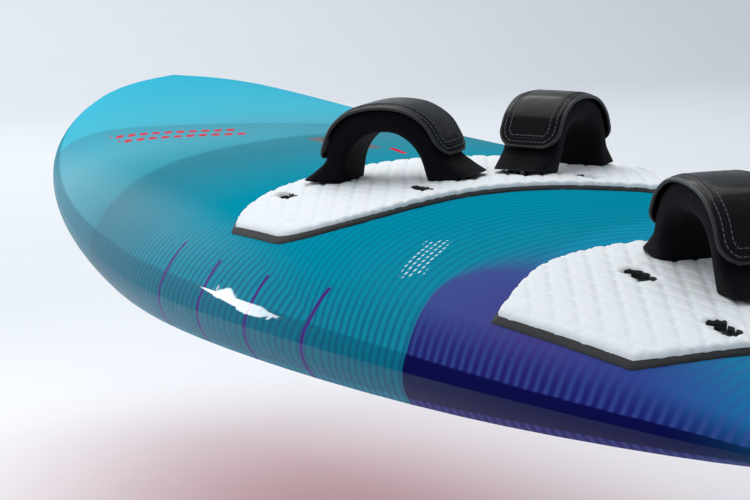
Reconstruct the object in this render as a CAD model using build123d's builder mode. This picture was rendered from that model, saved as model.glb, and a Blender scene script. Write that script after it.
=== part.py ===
from build123d import *
import math
import os

os.makedirs("parts", exist_ok=True)

# Modelled from the tail (x = 0) to the nose and from the flat bottom (z = 0) up, port side at +y.
# Every node is moved at export so that the mast track's middle, on the deck, is the origin.

# Hull
LENGTH = 2340
HALF_WIDTH = 340
WIDE_X = 1090
TAIL_SHARE = 0.33
THICKNESS = 142
THICK_X = 1080
NOSE_THICKNESS = 28
TAIL_THICKNESS = 36
SCOOP_X = 790
SCOOP = 177
KICK_X = 450
KICK = 10
DECK_CROWN = 0.26
DECK_ROLL = 0.42
RAIL_HEIGHT = 36
CREASE_INSET = 9
SKIN = 4
STATIONS = 14
HULL_SPAN = (0, 0.985)
CORE_SPAN = (0.06, 0.94)

# Foot straps, as (x, y, yaw) of the middle between the two screws
STRAP_PITCH = 150
FRONT_STRAP = (855, 87, 47.5)
REAR_STRAP = (291, 0, 0)
FRONT_OUTER_SHIFT = (-36, 56)
REAR_OUTER_SHIFT = (-52, 58)
SCREW_HOLE_PITCH = 13
SCREW_HOLES = 3
SCREW_R = 2.3
HOLE_R = 2.4
PLUG_WIDTH = 15
PLUG_DEPTH = 26
HOLE_DEPTH = 23

# Deck pads
PAD_BASE = 4
PAD_TOP = 5
PAD_RIM = 5
PAD_THICKNESS = PAD_BASE + PAD_TOP
PAD_GAP = 1.5
PAD_HOLE_R = 8

# Strap cross-section
WEBBING_WIDTH = 50
WEBBING_THICKNESS = 2.4
PADDING_WIDTH = 68
SLEEVE_CLEARANCE = 0.3
COVER_WIDTH = 74
COVER_THICKNESS = 3
PLATE_THICKNESS = 1.2
PLATE_LENGTH = 22
PLATE_WIDTH = 32
WASHER_THICKNESS = 1.4
WASHER_R = 8
SCREW_HEAD_R = 6
SCREW_HEAD_HEIGHT = 3
SCREW_LENGTH = 30
HARDWARE_GAP = 0.2
WASHER_GAP = 0.9

# Mast track
TRACK_X = 1340
TRACK_LENGTH = 200
TRACK_WIDTH = 44
TRACK_DEPTH = 34
TRACK_SLOT = 165
TRACK_SLOT_WIDTH = 12
TRACK_LIP = 8
CHANNEL_WIDTH = 26
CHANNEL_HEIGHT = 12
NUT_LENGTH = 40
NUT_GAP = 0.3
NUT_HOLE_R = 4

# Vent
VENT_X = 1075
VENT_R = 13
VENT_DEPTH = 22
VENT_SCREW_R = 5
VENT_HEAD_R = 8
VENT_HEAD_HEIGHT = 4

# Fin
FIN_X = 165
FIN_BOX_LENGTH = 140
FIN_BOX_WIDTH = 34
FIN_BOX_DEPTH = 50
FIN_HEAD_LENGTH = 116
FIN_HEAD_WIDTH = 16
FIN_HEAD_HEIGHT = 36
FIN_DEPTH = 370
FIN_BOLT_R = 3


def outline(x):
    """Half the plan width: a superellipse ahead of the widest point, a squash tail behind it."""
    if x > WIDE_X:
        s = (x - WIDE_X) / (LENGTH - WIDE_X)
        return HALF_WIDTH * (1 - s**2.21) ** 0.442
    s = (WIDE_X - x) / WIDE_X
    return HALF_WIDTH * (TAIL_SHARE + (1 - TAIL_SHARE) * (1 - s**1.82) ** 0.9)


def rocker(x):
    """Height of the bottom: flat in the middle, scooped up at the nose, a little kick at the tail."""
    scoop = SCOOP * max(0, (x - SCOOP_X) / (LENGTH - SCOOP_X)) ** 2.42
    return scoop + KICK * max(0, (KICK_X - x) / KICK_X) ** 2


def thickness(x):
    if x > THICK_X:
        s = (x - THICK_X) / (LENGTH - THICK_X)
        return NOSE_THICKNESS + (THICKNESS - NOSE_THICKNESS) * (1 - s**1.6) ** 0.9
    s = (THICK_X - x) / THICK_X
    return TAIL_THICKNESS + (THICKNESS - TAIL_THICKNESS) * (1 - s**2.4) ** 0.9


def rail_height(x):
    """Height of the rail's outermost line."""
    return rocker(x) + min(RAIL_HEIGHT, thickness(x) * 0.33)


def section(x, inset):
    """A crosswise section: a deck that rolls over to a crease, a tight rail and the bottom."""
    width = outline(x) - inset
    thick = thickness(x)
    top = rocker(x) + thick - inset
    crease = (width - min(CREASE_INSET, width * 0.1)) / width
    half_deck = []
    for share in (0, 0.35, 0.65, 0.85, crease):
        drop = DECK_CROWN * share**2 + DECK_ROLL * share**8
        half_deck.append((share * width, top - thick * drop))
    rail = (width, rail_height(x))
    edge = (width - min(14, width * 0.15), rocker(x) + inset + 3)
    keel = (0, rocker(x) + inset)
    with BuildSketch(Plane(origin=(x, 0, 0), x_dir=(0, 1, 0), z_dir=(1, 0, 0))) as face:
        with BuildLine():
            Spline(*[(-y, z) for y, z in reversed(half_deck[1:])], *half_deck)
            Spline(half_deck[-1], rail, edge)
            Spline(edge, keel, (-edge[0], edge[1]))
            Spline((-edge[0], edge[1]), (-rail[0], rail[1]), (-half_deck[-1][0], half_deck[-1][1]))
        make_face()
    return face.sketch


def hull_solid(span, inset):
    """A loft through sections that crowd together smoothly towards the tail and the nose."""
    with BuildPart() as body:
        for i in range(STATIONS):
            share = span[0] + (span[1] - span[0]) * i / (STATIONS - 1)
            add(section(LENGTH * (1 - math.cos(math.pi * share)) / 2, inset))
        loft()
    return body.part


outer = hull_solid(HULL_SPAN, 0)
inner = hull_solid(CORE_SPAN, SKIN)


def on_deck(x, y, yaw=0):
    """A plane lying on the deck at (x, y), with its x axis turned by yaw from the nose direction."""
    hits = outer.find_intersection_points(Axis((x, y, 600), (0, 0, -1)))
    point, normal = max(hits, key=lambda hit: hit[0].Z)
    along = Vector(math.cos(math.radians(yaw)), math.sin(math.radians(yaw)), 0)
    return Plane(origin=point, x_dir=along - normal * along.dot(normal), z_dir=normal)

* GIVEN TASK
Copy out the listing above, line by line and exactly, from its first line to the line holding "# Every node", inclusive.

* ANSWER TO THIS TASK
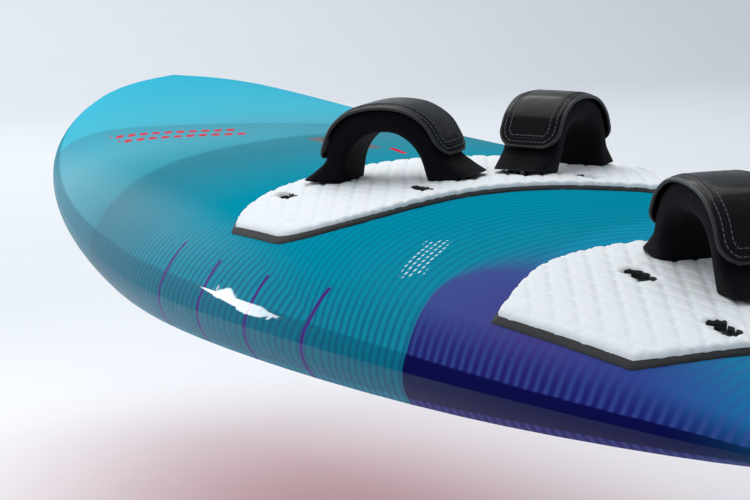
Reconstruct the object in this render as a CAD model using build123d's builder mode. This picture was rendered from that model, saved as model.glb, and a Blender scene script. Write that script after it.
=== part.py ===
from build123d import *
import math
import os

os.makedirs("parts", exist_ok=True)

# Modelled from the tail (x = 0) to the nose and from the flat bottom (z = 0) up, port side at +y.
# Every node is moved at export so that the mast track's middle, on the deck, is the origin.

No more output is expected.